I noticed that ‘total_stock_value’ was the sum of ‘exercised_stock_options’, ‘restricted_stock_deferred' and 'restricted_stock'. Hence I eliminated the other three. I engineered two features. The first one is monetary_incentive which is created as the sum of salary, bonus and deferral_payments. It gives an idea of the monetary incentives which a person gets and hence the higher chances of him to be a POI. The second one is poi_contact which is the sum of shared_receipt_with_poi, from_this_person_to_poi and from_poi_to_this_person. This gives an indication of the communication between a person of interest and some other person. The more this number, the likelier the person is to be a person of interest. The effect of the features has been tested. A PCA with Naïve Bayes model was built with and without the engineered features. The model performance with the engineered features was better than without it.
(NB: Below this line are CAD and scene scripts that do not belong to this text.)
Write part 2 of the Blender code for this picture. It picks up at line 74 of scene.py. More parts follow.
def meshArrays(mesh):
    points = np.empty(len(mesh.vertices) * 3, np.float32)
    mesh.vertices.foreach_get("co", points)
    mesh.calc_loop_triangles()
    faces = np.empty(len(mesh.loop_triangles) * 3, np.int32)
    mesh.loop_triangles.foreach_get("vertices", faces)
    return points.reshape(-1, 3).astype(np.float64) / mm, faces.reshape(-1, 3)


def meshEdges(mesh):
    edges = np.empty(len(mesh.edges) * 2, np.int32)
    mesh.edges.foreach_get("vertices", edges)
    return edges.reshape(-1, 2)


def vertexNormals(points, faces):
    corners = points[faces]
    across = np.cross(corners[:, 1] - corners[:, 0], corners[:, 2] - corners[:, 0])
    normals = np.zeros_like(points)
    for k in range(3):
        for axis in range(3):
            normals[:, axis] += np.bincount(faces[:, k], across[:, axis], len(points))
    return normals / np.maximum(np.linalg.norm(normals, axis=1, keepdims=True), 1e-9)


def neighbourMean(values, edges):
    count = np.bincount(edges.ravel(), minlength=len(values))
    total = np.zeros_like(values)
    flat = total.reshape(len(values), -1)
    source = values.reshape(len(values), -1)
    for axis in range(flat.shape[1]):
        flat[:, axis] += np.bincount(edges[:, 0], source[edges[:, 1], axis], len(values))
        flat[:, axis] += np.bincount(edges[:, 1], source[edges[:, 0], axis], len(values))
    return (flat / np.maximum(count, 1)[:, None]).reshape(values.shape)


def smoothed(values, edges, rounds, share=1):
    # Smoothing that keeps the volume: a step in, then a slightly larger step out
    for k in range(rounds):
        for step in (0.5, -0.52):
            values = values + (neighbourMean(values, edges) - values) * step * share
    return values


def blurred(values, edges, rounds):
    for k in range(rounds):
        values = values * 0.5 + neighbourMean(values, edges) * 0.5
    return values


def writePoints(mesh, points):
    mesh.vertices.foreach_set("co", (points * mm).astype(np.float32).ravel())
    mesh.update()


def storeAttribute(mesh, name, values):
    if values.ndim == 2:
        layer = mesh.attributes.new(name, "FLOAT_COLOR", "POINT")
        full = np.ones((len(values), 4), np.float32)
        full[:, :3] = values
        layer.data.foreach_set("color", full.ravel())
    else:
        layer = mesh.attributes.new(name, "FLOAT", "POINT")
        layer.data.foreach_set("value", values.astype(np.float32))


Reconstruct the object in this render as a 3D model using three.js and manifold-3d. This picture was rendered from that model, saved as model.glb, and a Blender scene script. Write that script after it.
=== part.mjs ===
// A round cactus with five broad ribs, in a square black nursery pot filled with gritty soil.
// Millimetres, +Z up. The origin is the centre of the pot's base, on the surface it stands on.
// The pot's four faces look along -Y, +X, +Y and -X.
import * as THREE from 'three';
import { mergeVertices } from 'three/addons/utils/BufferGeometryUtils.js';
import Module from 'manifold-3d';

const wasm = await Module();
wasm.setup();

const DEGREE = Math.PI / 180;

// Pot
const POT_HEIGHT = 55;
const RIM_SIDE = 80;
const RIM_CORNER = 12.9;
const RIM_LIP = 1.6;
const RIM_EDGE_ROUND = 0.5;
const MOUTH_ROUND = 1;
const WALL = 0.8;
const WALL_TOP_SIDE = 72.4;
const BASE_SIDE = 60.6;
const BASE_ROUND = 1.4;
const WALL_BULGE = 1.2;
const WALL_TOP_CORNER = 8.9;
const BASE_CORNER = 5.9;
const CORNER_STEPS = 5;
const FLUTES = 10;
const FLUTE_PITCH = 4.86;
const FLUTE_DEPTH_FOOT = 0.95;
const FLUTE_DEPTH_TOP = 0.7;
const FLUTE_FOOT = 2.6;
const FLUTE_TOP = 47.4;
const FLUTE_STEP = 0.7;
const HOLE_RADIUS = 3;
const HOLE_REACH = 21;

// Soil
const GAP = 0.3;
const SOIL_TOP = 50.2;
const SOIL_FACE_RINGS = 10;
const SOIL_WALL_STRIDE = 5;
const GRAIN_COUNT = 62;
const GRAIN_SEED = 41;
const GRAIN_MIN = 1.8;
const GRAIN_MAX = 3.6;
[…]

It is documented in the table in the next section. Scaling of features is needed as the range of values is so different for different features that it might cause issues in the model. The performance K-best feature selection is used to select the 7 best features. The following 7 features are selected: 'salary', 'total_payments','bonus', 'total_stock_value', 'total_payments', 'monetary_incentive', 'poi_contact'. Their corresponding scores are: 1.58060901e+01, 8.96271550e+00, 3.06522823e+01, 1.08146349e+01, 8.49349703e+00, 1.58060901e+01 and 1.06697374e+01. I could have picked lower number of features like removing salary and total_payments. But for the purpose of experimentation, I wanted to apply PCA further and remove such dependencies.

Models attempted

A comparison of model performance is given below:

Model Accuracy Precision Recall F1 score
PCA with Naïve Bayes (no engineered features) 0.82293 0.34557 0.36700 0.35
PCA with Naïve Bayes (with engineered features) 0.83687 0.37563 0.37750 0.35554
Decision Tree Classifier 0.82233 0.18303 0.09600 0.12
Naive Bayes 0.81920 0.29517 0.25650 0.27448
SelectKBest (K=5) with Naïve Bayes 0.83873 0.36423 0.28100 0.31725
SelectKBest (K=3) with Naïve Bayes 0.83873 0.36423 0.28100 0.31725
SelectKBest (K=3) with Decision Tree Classifier 0.81047 0.28440 0.27800 0.28116
SelectKBest (K=7) with Decision Tree Classifier 0.82173 0.31110 0.27750 0.29334
SelectKBest (K=6) with PCA and Naive Bayes 0.84860 0.41803 0.34550 0.37832

I ended up using the PCA with Naïve Bayes algorithm (with the engineered features) as it gave the required precision and recall scores along with good accuracy.

Tuning the algorithm

Tuning the parameters of the algorithm mean trying out different values of the parameters to cater to varying requirements like speed, accuracy, complexity, etc. If not done well, then the algorithm could be slow or inaccurate. Since Naïve Bayes can’t be used, I was not able to tune it. Had I used decision tree, I would have optimized the algorithm parameters such as max_depth and max_features by defining a list of values for it and passing it to GridSearchCV parameter param_grid. The best_params_ attribute of the output will give me the list of the best combination of parameters. Instead of tuning the parameters, I used GridSearchCV to tune the number of components of PCA. The number of components tried out were 5, 6 and 7. It turns out that a 5 component PCA works best in terms of accuracy after applying it to the reduced set of 7 features picked after feature reduction. The model performance for different component values is documented below:

Model Accuracy Precision Recall F1 score
5 component 7 Best Tuned PCA with Naïve Bayes 0.85307 0.42735 0.30000 0.31901
6 component 7 Best Tuned PCA with Naïve Bayes 0.84860 0.41803 0.34550 0.37832
7 component 7 Best Tuned PCA with Naïve Bayes 0.84487 0.40274 0.33850 0.36783

Validation and Evaluation

Validation refers to testing our algorithm to a test data set and check its performance. Overfitting is a classic mistake that occurs if validation is done incorrectly. I split the dataset into a 70-30 training-test sets split. The model was fit on the training data set and the performance was checked by predicting values using the test data set and comparing it with the actual test set labels. The evaluation metrics used for the model are shown below:

Model Accuracy Precision Recall
5 component 7 Best Tuned PCA with Naïve Bayes 0.85307 0.42735 0.30000

Accuracy refers to the ratio of correct predictions to the total number of observations. In this case, it means the proportion of the testing set labels correctly predicted. Precision reflects the proportion of POI’s correctly predicted from the collection of POI’s predicted. Precision gives an indication of whether the algorithm does not overcommit in labelling someone as a POI. Recall refers to the proportion of POI’s correctly identified with the algorithm. Recall tells us if the algorithm has the ability to correctly identify a POI.

Conclusion

A pretty decent POI identifier has been built by combining PCA and Naive Bayes. Now, we can catch hold of any criminals in the Enron scandal pretty accurately! Beware Thugs!